The author fails to discuss the most egregious problem with redacting non-public Whois data: response time for access requests is indeterminate but, in every case, it’s longer than Whois query time prior to 25 May 2018. Investigators cannot provide timely victim notification; simply put, they can’t contact a registrant whose web site has been hacked or is hosting a phishing page. In cases involving malware hosting, or spam campaigns that deliver malware, investigators strive to make near real time blocking or takedown decisions. Optimally, investigators want to blocklist, suspend name resolution, or remove harmful content in 1-4 hours. Meeting this objective was challenging before GDPR. It is more so now, and the consequence to registrants is that security or email administrators have to make allow/deny decisions, with less precision.
In an earlier post, How Far Will Email Operators Take Blocklisting to Prevent Spam?, I explained that ”email administrators weigh risk against reward when they make decisions regarding how to mitigate spam. They think first or exclusively about the security of their organization, their users, or their customers.” Domain registrants should interpret this as an indication that false positives or universal acceptance carry less weight than risk mitigation. The best precision that email or security administrators may have with the limited intelligence that Whois offers may be TLD, sponsoring registrar, or name server. Blocking entire registries may become as accepted a practice as dropping traffic to ASNs with poor reputations. If you’re defending your network or protecting your users, blocking the most abused registries and registrars makes even more sense today than prior to GDPR.
While post-GDPR policy suppresses attributable data and makes it very difficult to pivot from one data set to another, the web thankfully does not. Let’s consider another recent article, 90 Days of GDPR: Minimal Impact on Spam and Domain Registrations. The authors assert that there has been a decline in spam volume in the generic Top-Level Domain. John Levine notes, and I concur, that the authors are studying the wrong question. Whether or not spammers would send more spam and register more domains because GDPR came into effect “tells us nothing useful about how GDPR affects anything. It's the wrong question, it's not a question most security people are concerned with, and it ignores how spam and spammers work.”
John explains the fundamentals of spam so well in his article that I’ll encourage you to read it carefully, especially if you are not involved in spam detection or mitigation. I will add, however, that Talos system and others try to measure spam message volume. Spam message volume fluctuates, sometimes dramatically. There are many factors that influence when spammers run campaigns: promotional pricing, TLD ownership, changes in spam countermeasures, or botnet take downs all affect spam distribution. The authors should have considered such factors. For example, Global Registry Services, Ltd. has recently taken over running Famous Four Media’s new gTLD portfolio, which has been previously reported as the spammiest block of new TLDs. The new operators promise to “abandon the failed penny-domain strategy and crack down on spam”. This action will hopefully result in a clean-up of these TLDs. 90 days is too small a measurement window to evaluate whether this factor or others like aggressive blocklisting, GPDR, or the dismantling of a particular spam delivery infrastructure such as Avalanche are the collective causes for spam volume decline.

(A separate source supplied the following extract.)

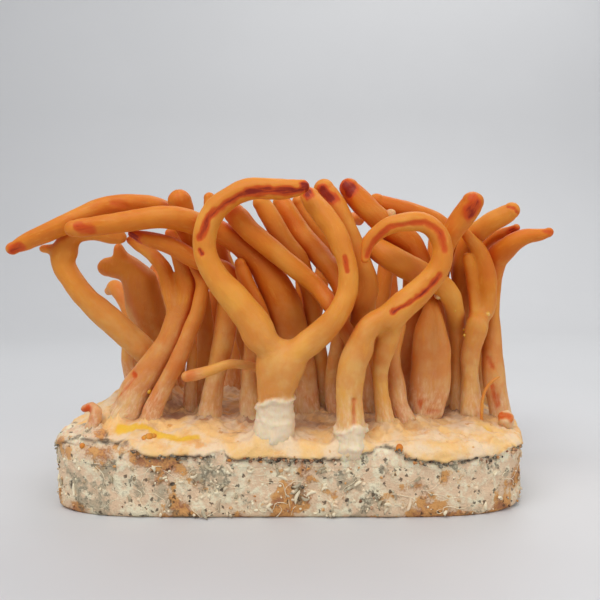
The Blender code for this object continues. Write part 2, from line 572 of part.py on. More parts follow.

The authors dismiss concerns that the spam problem is growing as “popular opinions among security researchers”. This may be a popular opinion, but it’s not accurately attributed. From my experience in this field and my daily interaction with security researchers, it’s more accurate to say that operational security practitioners worry that spam mitigation is more encumbered today, and the ICANN Temporary Spec for Whois, not the GDPR, makes it so. I’ll repeat: focus on the problem space.

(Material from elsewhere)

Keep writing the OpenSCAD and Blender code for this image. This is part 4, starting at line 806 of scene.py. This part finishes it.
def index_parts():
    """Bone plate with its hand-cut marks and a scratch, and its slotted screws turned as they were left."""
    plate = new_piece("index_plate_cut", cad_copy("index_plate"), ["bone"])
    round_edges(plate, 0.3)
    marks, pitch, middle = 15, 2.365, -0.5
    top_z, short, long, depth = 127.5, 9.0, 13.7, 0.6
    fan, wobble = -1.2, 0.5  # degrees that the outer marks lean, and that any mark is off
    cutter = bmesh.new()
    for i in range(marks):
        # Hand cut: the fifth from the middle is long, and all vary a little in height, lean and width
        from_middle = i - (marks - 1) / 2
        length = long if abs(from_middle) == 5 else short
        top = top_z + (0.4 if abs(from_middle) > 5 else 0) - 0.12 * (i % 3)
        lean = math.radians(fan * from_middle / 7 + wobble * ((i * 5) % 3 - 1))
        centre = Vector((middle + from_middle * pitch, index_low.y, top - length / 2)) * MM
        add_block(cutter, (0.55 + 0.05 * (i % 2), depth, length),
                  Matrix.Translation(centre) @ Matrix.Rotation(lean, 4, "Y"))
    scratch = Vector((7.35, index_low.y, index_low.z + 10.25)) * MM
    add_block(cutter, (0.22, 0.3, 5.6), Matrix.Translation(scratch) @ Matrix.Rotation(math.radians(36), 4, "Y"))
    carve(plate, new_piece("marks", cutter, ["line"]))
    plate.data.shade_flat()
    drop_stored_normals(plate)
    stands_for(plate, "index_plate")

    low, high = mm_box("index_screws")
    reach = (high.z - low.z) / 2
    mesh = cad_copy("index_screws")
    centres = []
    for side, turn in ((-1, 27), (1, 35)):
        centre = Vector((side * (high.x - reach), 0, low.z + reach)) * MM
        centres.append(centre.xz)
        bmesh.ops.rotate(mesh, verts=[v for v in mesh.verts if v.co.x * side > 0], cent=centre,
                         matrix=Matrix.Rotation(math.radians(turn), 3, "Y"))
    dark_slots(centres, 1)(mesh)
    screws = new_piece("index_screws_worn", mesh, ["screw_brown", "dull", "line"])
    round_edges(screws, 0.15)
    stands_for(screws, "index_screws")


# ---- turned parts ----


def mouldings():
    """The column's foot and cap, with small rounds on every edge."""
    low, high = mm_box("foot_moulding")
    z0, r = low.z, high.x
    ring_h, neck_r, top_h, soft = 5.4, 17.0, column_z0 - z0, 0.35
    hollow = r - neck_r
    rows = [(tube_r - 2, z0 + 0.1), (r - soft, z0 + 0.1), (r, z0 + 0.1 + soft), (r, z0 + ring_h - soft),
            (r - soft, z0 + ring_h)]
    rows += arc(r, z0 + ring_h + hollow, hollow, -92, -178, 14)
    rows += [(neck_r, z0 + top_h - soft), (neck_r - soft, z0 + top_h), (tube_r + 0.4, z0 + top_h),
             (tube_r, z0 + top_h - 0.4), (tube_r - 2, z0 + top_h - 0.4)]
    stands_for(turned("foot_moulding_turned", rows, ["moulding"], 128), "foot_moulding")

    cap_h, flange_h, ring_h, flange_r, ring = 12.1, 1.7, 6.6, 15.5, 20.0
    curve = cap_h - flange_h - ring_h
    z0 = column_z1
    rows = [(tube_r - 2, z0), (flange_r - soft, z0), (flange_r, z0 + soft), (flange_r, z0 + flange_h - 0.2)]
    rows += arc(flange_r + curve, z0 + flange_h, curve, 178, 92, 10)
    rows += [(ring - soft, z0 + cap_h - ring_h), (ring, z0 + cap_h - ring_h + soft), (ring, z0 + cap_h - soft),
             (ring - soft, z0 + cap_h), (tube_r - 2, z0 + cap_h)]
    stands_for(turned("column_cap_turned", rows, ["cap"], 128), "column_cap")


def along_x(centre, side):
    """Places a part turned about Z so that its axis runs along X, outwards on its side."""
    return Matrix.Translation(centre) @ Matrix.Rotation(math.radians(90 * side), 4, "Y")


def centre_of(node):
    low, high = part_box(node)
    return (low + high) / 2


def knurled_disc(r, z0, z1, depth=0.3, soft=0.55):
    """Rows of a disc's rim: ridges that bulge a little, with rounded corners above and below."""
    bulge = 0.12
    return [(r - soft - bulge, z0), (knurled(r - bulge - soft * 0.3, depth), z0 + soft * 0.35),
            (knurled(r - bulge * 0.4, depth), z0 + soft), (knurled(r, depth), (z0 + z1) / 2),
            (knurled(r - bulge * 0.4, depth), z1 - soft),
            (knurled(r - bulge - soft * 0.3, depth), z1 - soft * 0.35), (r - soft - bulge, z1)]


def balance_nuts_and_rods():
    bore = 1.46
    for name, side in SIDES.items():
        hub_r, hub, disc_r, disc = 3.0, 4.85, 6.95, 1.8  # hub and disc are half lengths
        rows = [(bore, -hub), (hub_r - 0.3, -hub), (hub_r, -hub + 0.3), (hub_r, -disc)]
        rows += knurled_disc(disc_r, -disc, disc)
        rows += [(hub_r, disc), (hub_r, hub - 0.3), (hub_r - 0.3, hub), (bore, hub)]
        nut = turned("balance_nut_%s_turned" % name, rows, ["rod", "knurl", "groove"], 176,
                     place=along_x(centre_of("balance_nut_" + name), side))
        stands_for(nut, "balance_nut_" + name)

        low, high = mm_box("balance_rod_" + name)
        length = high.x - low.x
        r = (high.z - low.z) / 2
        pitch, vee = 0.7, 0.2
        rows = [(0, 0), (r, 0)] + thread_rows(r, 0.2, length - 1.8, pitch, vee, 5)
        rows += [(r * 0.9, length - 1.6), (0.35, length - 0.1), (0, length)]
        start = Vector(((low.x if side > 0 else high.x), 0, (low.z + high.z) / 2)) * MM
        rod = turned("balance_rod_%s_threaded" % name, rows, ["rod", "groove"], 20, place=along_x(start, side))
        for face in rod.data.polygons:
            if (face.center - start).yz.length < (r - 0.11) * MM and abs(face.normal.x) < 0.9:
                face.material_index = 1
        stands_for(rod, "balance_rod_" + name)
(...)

The authors shift to discussing to changes in domain name registration volume. Like spam message volume, new registration measurements are not particularly insightful when studying spam. Spammers register thousands of domain names through registrar bulk registration services, at rates of hundreds per minute, thousands per day, periodically, in some cases 6-8 months in advance of using them. New domain registrations are not the relevant denominator in calculating spam abuse percentages. Since only names that resolve in the DNS can be used in spam, new registrations tell us more about pricing, promotions, and flocking behavior than spam trends. Again, I refer you to ICANN’s DAAR and in particular, the methodology paper.

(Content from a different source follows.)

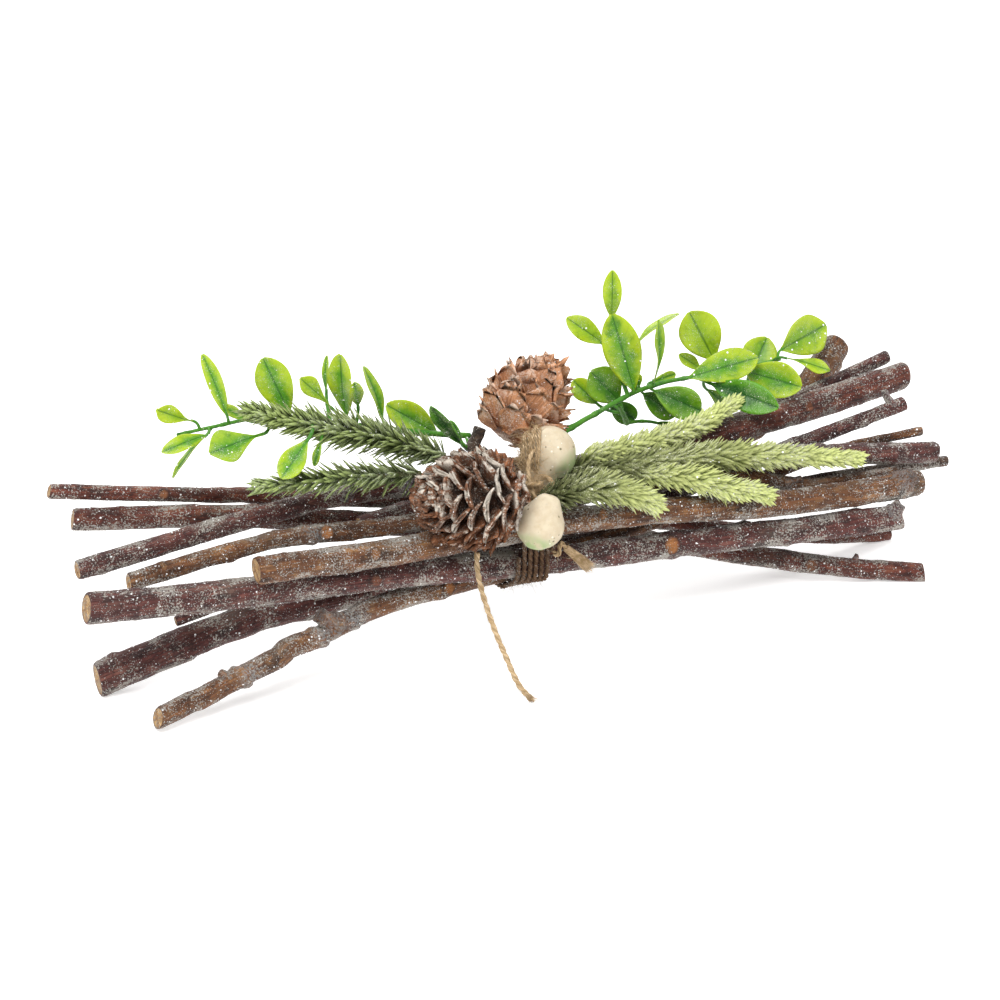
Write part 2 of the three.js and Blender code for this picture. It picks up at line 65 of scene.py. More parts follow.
log = logging.getLogger("twig_bundle")


# ---- Numbers and directions ----


def dice(name: str) -> np.random.Generator:
    """A random source that always rolls the same for the same name."""
    return np.random.default_rng(sum((i + 1) * ord(letter) for i, letter in enumerate(name)))


def unit(vectors: Array) -> Array:
    """The vectors at length one."""
    return vectors / np.maximum(np.linalg.norm(vectors, axis=-1, keepdims=True), 1e-9)


def smooth_step(low: float, high: float, values: Array) -> Array:
    """A soft step from 0 at low to 1 at high."""
    share = np.clip((values - low) / (high - low), 0.0, 1.0)
    return share * share * (3 - 2 * share)


def noise(points: Array, size: float, seed: int = 0) -> Array:
    """Soft lumps in space.

    Args:
        points: places, with three numbers in the last axis.
        size: how far apart the lumps are.
        seed: another number gives other lumps.

    Returns:
        One value from -1 to 1 for each place.
    """
    place = points / size + 17.3 * seed
    cell = np.floor(place).astype(np.int64)
    share = place - cell
    share = share * share * (3 - 2 * share)
    total = np.zeros(points.shape[:-1])
    for corner in range(8):
        step = np.array([corner & 1, corner >> 1 & 1, corner >> 2 & 1])
        key = (cell + step) * np.array([374761393, 668265263, 1274126177])
        mixed = (key[..., 0] ^ key[..., 1] ^ key[..., 2]) + seed * 974711
        mixed = (mixed ^ (mixed >> 13)) * 1103515245 & 0x7FFFFFFF
        value = (mixed >> 7 & 0xFFFF) / 32767.5 - 1
        total += value * np.prod(np.where(step == 1, share, 1 - share), axis=-1)
    return total


def through(path: Array, step: float) -> Array:
    """A smooth line through some points.

    Args:
        path: the points, in millimetres.
        step: the distance between the points of the new line.

    Returns:
        Evenly spaced points of the line.
    """
    padded = np.vstack([2 * path[0] - path[1], path, 2 * path[-1] - path[-2]])
    share = np.linspace(0, 1, 12, endpoint=False)[:, None]
    pieces = []
    for a, b, c, d in zip(padded, padded[1:], padded[2:], padded[3:]):
        pieces.append(
            0.5 * (2 * b + (c - a) * share + (2 * a - 5 * b + 4 * c - d) * share**2
                   + (3 * b - a - 3 * c + d) * share**3)
        )
    return evenly(np.vstack([*pieces, path[-1:]]), step)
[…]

They note that the Spamhaus Most Abused TLDs list contains many new TLDs, and then discuss how registrations among these have declined. They observe that new registrations data that they studied “contradict the idea that spammers are focusing on registering domains that might be used for spam later. The first and most obvious is the uptick in the percentage of .com domain registrations”. How they arrived at this conclusion eludes me. The authors should have looked at the history of the new TLD program, perhaps using cached Spamhaus abused TLD pages from archive.org. A 90-day observation window tells us little that we did not observe before GPDR and misses a great deal as well. Security researchers know from longer historical data that spammers have migrated from one or sets of new TLDs to others since the inception of the program. Early in the program, XYZ was a heavily spammed TLD. Nearly every one of the TLDs in Famous Four Media’s portfolio have been in the top 10 most abused TLDs over the past two years. Flocking to and migrating from new TLDs has largely followed pricing. Registrars that accommodate spammers with low cost and with bulk registration features that are terrifying similar to algorithmic domain generation will influence new registrations more than GPDR.
Lastly, the authors seem to fall victim to size bias when they assert that COM is “relatively spam free”.COM is an enormous TLD, with approximately 136M registrations. It’s nearly forty times larger than the largest new TLD (TOP). For comparative purposes, the authors should use the counts of bad domains seen. The count of bad domains seen in COM dwarfs the raw bad domains count found in all of the new TLDs listed in the Spamhaus Most Abused TLD list combined.
The research in this post does not support the findings.
The findings are not relevant to finding solutions to the problem space.
We need to be better than this. Focus on the problem space.